“The notion that it’s good for anybody is unbelievable,” Dimon said, pointing to the use of cryptocurrencies in ransomware attacks, sex trafficking and money laundering.
Dimon also spoke about stablecoins, which are cryptocurrencies pegged to the value of fiat currencies. They’re typically backed by cash or material assets. In some cases, their value may be controlled by algorithms.
The most famous example of an algorithmic stablecoin, TerraUSD (UST), imploded back in May, wiping $83 billion from decentralized finance and reducing Terra’s ecosystem to nil.
Dimon argued that a "properly regulated" stablecoin would not be a problem, and added that he sees value in decentralized finance (DeFi), blockchain and "tokens that do something." He added that JPMorgan is "a big user of blockchain."
Dimon’s crypto ambivalence
The JPMorgan chief has a long history of offering up mixed messages on crypto. In 2014, he was an early nocoiner, telling CNBC that Bitcoin was “a terrible store of value” and that the cryptocurrency “can be replicated over and over.”
Over the years, Dimon has called the leading cryptocurrency a “fraud” and “fool’s gold” but in 2019, JPMorgan launched its own U.S.-dollar pegged stablecoin, JPM Coin. The bank also allows its wealth management clients to buy into Bitcoin, Ethereum, Bitcoin Cash and Ethereum Classic or certain related products from Grayscale and Osprey.

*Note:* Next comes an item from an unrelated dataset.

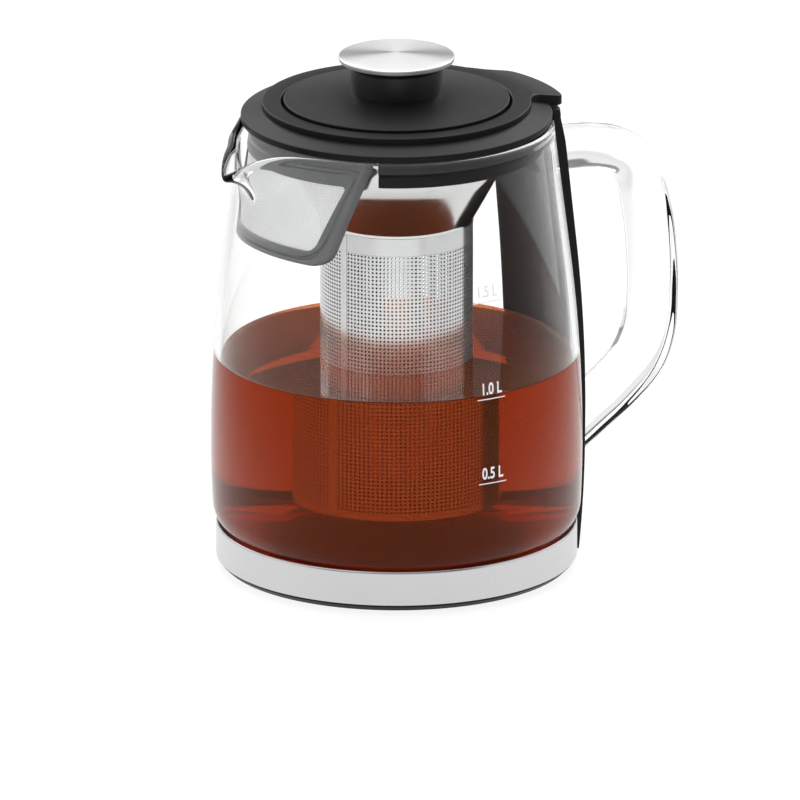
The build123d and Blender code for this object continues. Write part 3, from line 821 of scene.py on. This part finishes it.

Dimon told attendees at the annual meeting for the Institute of International Finance last year that he “personally think[s] Bitcoin is worthless.” However, in a letter to shareholders earlier in April, he wrote: "Decentralized finance and blockchain are real, new technologies that can be deployed in both public and private fashion, permissioned or not." Dimon’s letter also said JPMorgan is "at the forefront" of these innovations.